This has been a long cycle, particularly for the U.S.: at almost nine years, it ranks third out of 33 cycles recorded since 1854. Yet the attendant bull market has been an unloved one. With the backdrop of a globally synchronized recovery however, risk appetites are finally making a comeback.

Where should investors be focused? It’s been a long and well-earned period of outperformance for U.S. assets. Since 2009, America’s stocks and its currency have trounced their global counterparts. By early 2017, the U.S. dollar index had surged to a 14-year high as investors bet that Trump’s projected eye-watering fiscal expansion would prove a replay of early 1980s Reaganomics. Yet the big surprise since the Trump election is that the U.S. dollar hasn’t been strong. This is remarkable considering that the Fed is hiking rates and has begun shrinking its balance sheet.

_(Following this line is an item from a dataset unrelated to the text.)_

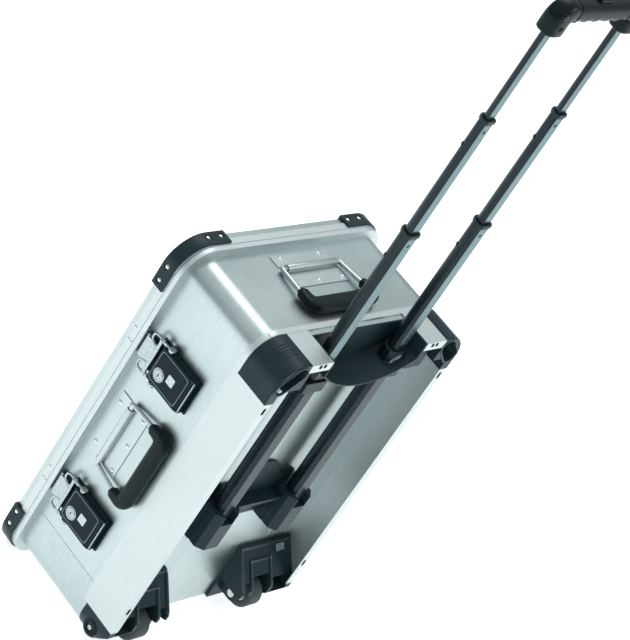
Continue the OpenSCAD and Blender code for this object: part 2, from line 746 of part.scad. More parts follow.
module wheel_housing_right() color("#292d2f") at_case() wheel_housing();
module wheel_housing_left() color("#292d2f") at_case() mirror([1, 0, 0]) wheel_housing();

module at_wheel(s) at_case() translate([s * wheel_x, wy, wz]) rotate([0, 90, 0]) children();

module tyre() rotate_extrude() difference() {
    translate([hub_r, -wheel_w / 2]) square([wheel_r - hub_r, wheel_w]);
    for (k = [-1, 1]) translate([wheel_r, k * wheel_w / 2]) rotate(45)
        square(tyre_round, center = true);
}

module hub() difference() {
    union() {
        cylinder(r = hub_r, h = wheel_w - 6, center = true);
        cylinder(r = axle_r + 4, h = wheel_w + 2 * wheel_clear - 2 * slack, center = true);
    }
    cylinder(r = axle_r + run, h = 99, center = true);
}

module tyre_left() color("#3a4044") at_wheel(-1) tyre();
module tyre_right() color("#3a4044") at_wheel(1) tyre();
module hub_left() color("#1f2224") at_wheel(-1) hub();
module hub_right() color("#1f2224") at_wheel(1) hub();

module axles() color("silver") at_case() both_x() {
    translate([bay_x0 - lug_t, wy, wz]) rotate([0, 90, 0])
        cylinder(r = axle_r, h = bay_x1 + 12 - bay_x0 + lug_t);
    translate([bay_x0 - lug_t - 2, wy, wz]) rotate([0, 90, 0]) cylinder(r = 6.5, h = 2);
}

module housing_clips() color("gainsboro") at_case() both_x()
    translate([bx - 40, y_floor + 5, ramp_z])
        rotate([-atan2(ramp_z - house_z - 4, recess_d - 5), 0, 0])
            translate([0, 6, 0]) cube([18, 11, 4]);

module rear_feet() color("#1a1c1e") at_case() both_x()
    translate([foot_x, foot_y, z_min]) cylinder(r1 = foot_r - 1, r2 = foot_r, h = -bz - z_min);

body_shell();
body_rim();
lid_shell();
lid_rim();
lid_seal();
lid_corner_guards();
lid_rivets();
lid_hinge_leaves();
body_hinge_leaves();
hinge_pins();
latch_bases();
latch_pivot_pins();
latch_lever_upper();
latch_lever_lower();
latch_bail_upper();
latch_bail_lower();
key_cylinder_upper();
key_cylinder_lower();
latch_keepers();
side_handle_plate();
side_handle_rod();
side_handle_grip();
top_handle_plate();
top_handle_rod();
top_handle_grip();
body_rivets();
side_rails();
end_rails();
corner_blocks();
block_screws();
handle_cup();
tube_clamps();
lower_bracket();
fixed_tubes();
fixed_collars();
stage_a_tubes();
stage_a_collars();
stage_a_plugs();
stage_b_tubes();
stage_b_collars();
stage_b_plugs();
stage_c_tubes();
stage_c_plugs();
grip_front_shell();
grip_rear_shell();
grip_button();
button_spring();
grip_screws();
wheel_housing_left();
wheel_housing_right();
tyre_left();
tyre_right();
hub_left();
hub_right();
axles();
housing_clips();
rear_feet();
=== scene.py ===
"""Hard shell trolley case: finishes, moulded parts, trim, floor, light and camera."""
import logging
import math
from dataclasses import dataclass, field
from enum import Enum
from typing import Sequence

import bpy
import numpy as np
from mathutils import Matrix, Vector

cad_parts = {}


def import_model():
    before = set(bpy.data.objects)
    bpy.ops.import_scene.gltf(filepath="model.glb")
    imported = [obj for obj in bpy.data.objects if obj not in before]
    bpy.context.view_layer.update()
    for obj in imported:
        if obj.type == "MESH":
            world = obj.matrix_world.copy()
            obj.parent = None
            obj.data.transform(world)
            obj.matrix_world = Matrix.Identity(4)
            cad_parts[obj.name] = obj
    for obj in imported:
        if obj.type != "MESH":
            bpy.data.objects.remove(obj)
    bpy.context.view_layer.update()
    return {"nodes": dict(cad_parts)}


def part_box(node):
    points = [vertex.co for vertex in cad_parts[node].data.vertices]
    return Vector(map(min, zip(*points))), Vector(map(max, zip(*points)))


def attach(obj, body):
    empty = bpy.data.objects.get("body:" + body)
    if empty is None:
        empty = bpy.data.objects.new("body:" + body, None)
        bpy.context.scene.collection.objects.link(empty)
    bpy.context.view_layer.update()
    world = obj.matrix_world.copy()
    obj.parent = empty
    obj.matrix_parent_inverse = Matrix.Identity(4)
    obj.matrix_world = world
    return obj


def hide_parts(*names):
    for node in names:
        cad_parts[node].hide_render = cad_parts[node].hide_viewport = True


LOG = logging.getLogger("trolley_case")
MM = 0.001
WELD_REACH = 0.01 * MM
STEEP_EDGE = 40.0  # degrees
DUST_TONE = (0.30, 0.34, 0.35, 1)
Colour = tuple[float, float, float]
ALONG_X, ALONG_Y, ALONG_Z = (1, 0, 0), (0, 1, 0), (0, 0, 1)
TUBE_X, TUBE_Y = 75.0, 180.0  # the pull tubes' axes, either side of the middle


# ---------------------------------------------------------------- places
@dataclass
class Place:
    """Turns sizes in millimetres, measured from the body's middle and rim, into metres.

    X counts from the middle towards the latches, Y from the body's rim towards the
    tubes and Z from the middle of the body towards the pull handle.
    """

    origin: np.ndarray = field(default_factory=lambda: np.zeros(3))
    half_width: float = 0.0
    half_length: float = 0.0
    floor_y: float = 0.0
    back_y: float = 0.0

    @classmethod
    def from_frame(cls) -> "Place":
        """Reads the body shell's box. Returns: the place of the case's own origin."""
        low, high = (np.array(v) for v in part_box("body_shell"))
        rail_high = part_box("side_rails")[1]
        origin = np.array([(low[0] + high[0]) / 2, low[1], (low[2] + high[2]) / 2])
        return cls(origin, (high[0] - low[0]) / 2 / MM, (high[2] - low[2]) / 2 / MM,
                   (high[1] - low[1]) / MM, (rail_high[1] - origin[1]) / MM)

    def at(self, points: np.ndarray) -> np.ndarray:
        """Millimetre points, last axis x, y, z, as metres in the row frame."""
        return np.asarray(points, float) * MM + self.origin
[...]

We have argued that U.S. equities are set to underperform. Why? Three key outperformance drivers are going into reverse:

  1. In recent years, the Fed was the most aggressive liquidity provider in the world. With the Fed now tightening and almost everyone else on hold, this is no longer the case.
  2. The U.S. has recently benefitted from an extraordinarily competitive currency. Again, this is no longer the case: in a very short period, the U.S. dollar has gone from being significantly undervalued against almost all currencies, to being fairly valued against most, to now being overvalued against the likes of the euro and the yen.
  3. In recent years, U.S. equities were attractively priced. Yet again, this is no longer the case.

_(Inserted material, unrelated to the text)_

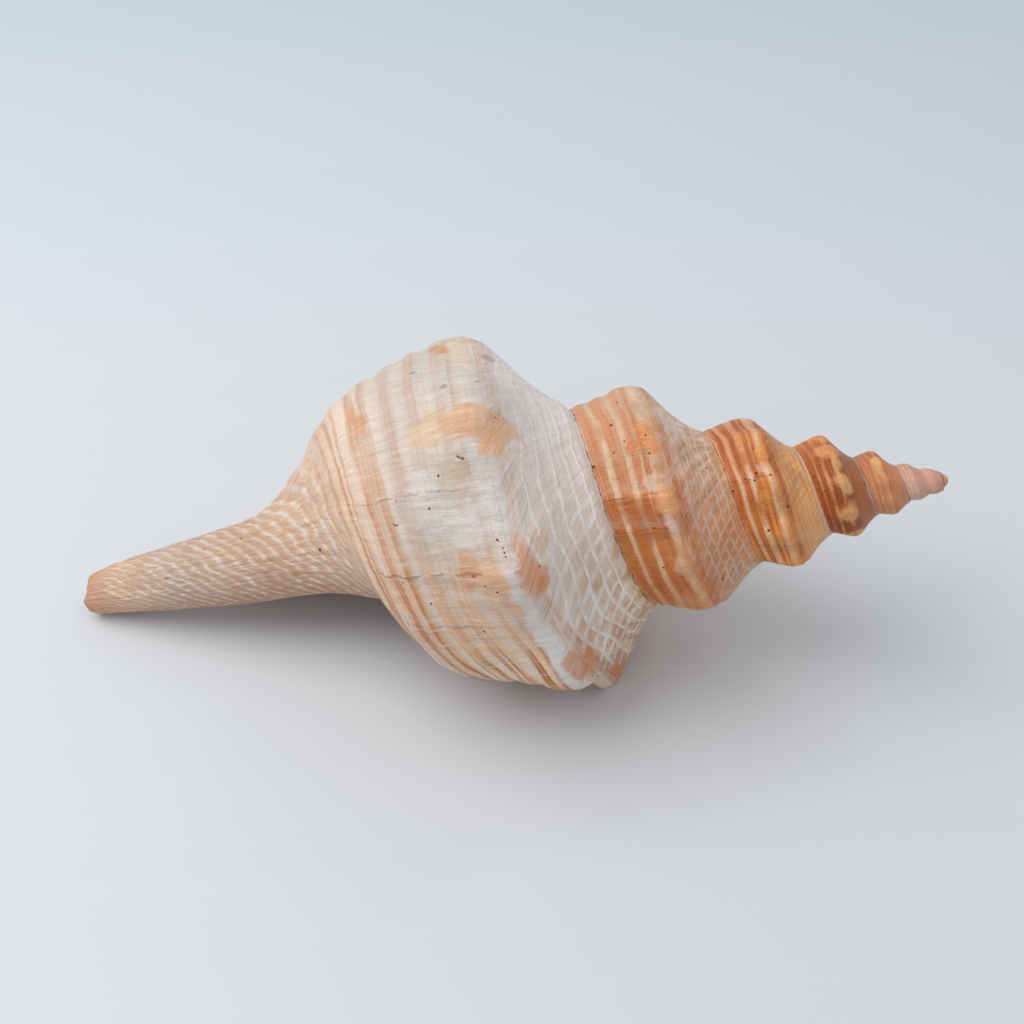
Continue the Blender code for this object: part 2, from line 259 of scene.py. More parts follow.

Where may the next phase of outperformance direct itself? Europe, Japan and emerging Asia are the most likely candidates. These are regions that have undervalued currencies, that show signs of earnings and economic acceleration and that trade on much cheaper valuations. Who can argue against rotating into better valuations where business cycles have only just begun their expansion phases, where profits have plenty of scope for improvement and where monetary policy is a long way from any substantial tightening?

TOP PICKS

Tyler Mordy's Top Picks

Tyler Mordy of Forstrong Global Asset Management shares his top picks: the iShares MSCI Japan ETF, the iShares TR/MSCI EAFE Small Cap and the iShares FTSE/Xinhua China 25 Index.

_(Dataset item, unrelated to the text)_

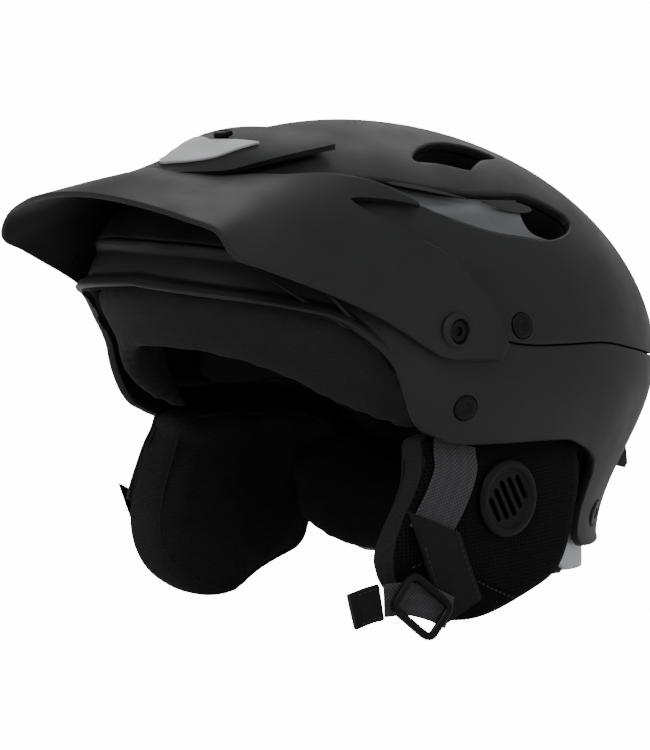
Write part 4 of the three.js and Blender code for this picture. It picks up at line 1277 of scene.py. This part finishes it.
def make_comfort_pads():
    """Brow, side, rear and crown pads, all in fleecy knit."""
    look = knit_look()
    make_pad("brow_cushion", -72, 72, BROW_LOW, BROW_HIGH, BROW_WALL, BROW_FACE, look, "helmet",
             ["brow_pad"], BROW_LEAN)
    for sign, word in SIDES:
        start, end = (80, 120) if sign > 0 else (-120, -80)
        make_pad(f"side_cushion_{word}", start, end, [(80, -22), (120, -22)], [(80, 26), (120, 26)], PAD_WALL,
                 PAD_FACE, look, "helmet", [f"side_pad_{word}"])
    make_pad("rear_cushion", 132, 228, [(132, -40), (180, -48)], [(132, 24), (180, 24)], PAD_WALL, PAD_FACE, look,
             "helmet", ["rear_pad"])
    t, heading = np.meshgrid(np.linspace(0, 1, 24), np.linspace(0, 360, 73)[:-1], indexing="ij")
    tilt = 90 - 20.5 * np.minimum(2 * t, 2 - 2 * t)
    dome = np.sqrt(np.clip(1 - np.minimum(2 * t, 2 - 2 * t) ** 3, 0, 1))
    lift = np.where(t < 0.5, -0.3 * PAD_WALL - 0.62 * PAD_WALL * dome, -0.3 * PAD_WALL + 0.25 * PAD_WALL * dome)
    crown = make_mesh("crown_cushion", skin(heading, tilt, PAD_FACE - 0.6 + lift), grid_faces(24, 72, around=True))
    puffed(crown, settings().pad_travel / MM, lambda p: kept_inside(p, PAD_FACE - 0.5), settings().pad_voxel / MM)
    piece(crown, "helmet", look, ["crown_pad"], 80)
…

ISHARES MSCI JAPAN ETF (EWJ.US)
Most recent purchase: Feb. 8, 2018 at US$59.49.

After a decade of facing the twin burdens of chronic deflation and an overvalued currency, corporate Japan is now extremely lean and efficient. Aggregate Japanese return on equity has been trending upwards as companies have focused on improving corporate governance while also benefiting from a weak yen. Japan is also a veritable hotbed of companies at the forefront of several technologies reshaping the global economy such as robotics, electric cars and alternative energy. In the words of one analyst, “they make cool stuff.”

Japanese small caps are priced at the frontier of value, if not over the edge – deep into bargain territory. Lower oil prices are also indisputably positive for Japan, which imports most of its energy needs.

Japan is likely transforming itself from a nation of savers to a nation of investors. Contrary to popular belief, Japanese savers have never been wealthier, with a net worth that’s double what it was at the peak of the 1980s bubble.

Finally, and perhaps most importantly, Japan continues to lead the world in unconventional monetary policy. The IMF estimates that the Bank of Japan will run out of government bonds to buy either this year or the next when its ownership reaches 400 trillion yen (the bank also owns 47 per cent of domestic ETFs). Expect further forays into the realm of unorthodox policy. Helicopter money (a true money-financed fiscal stimulus) will likely surface in Japan first. Investors may balk at the efficacy of these policies, but they should also understand they’re immensely helpful in raising asset prices.

ISHARES TR/MSCI EAFE SMALL CAP (SCZ.US)
Most recent purchase: Feb. 8, 2018 at US$63.52.

We have been quite outspoken over the past year about our preference for global stocks outside of the US; identifying this as a central theme for 2017 and beyond. Much of the argument has been American-centric: an overvalued currency, lofty valuations, a hawkish central bank and a turbulent political backdrop are all important contributing factors. But what about the prospects for global stocks? Take the eurozone, which has been mired in seemingly endless turmoil since 2008. The sovereign debt crisis, fiscal austerity measures and a massive inflow of Syrian refugees have weighed on economic and geopolitical stability. As a result, real GDP took over eight years to eclipse the high watermark set in 2008, while the rise of nationalist political parties threaten the future of European integration.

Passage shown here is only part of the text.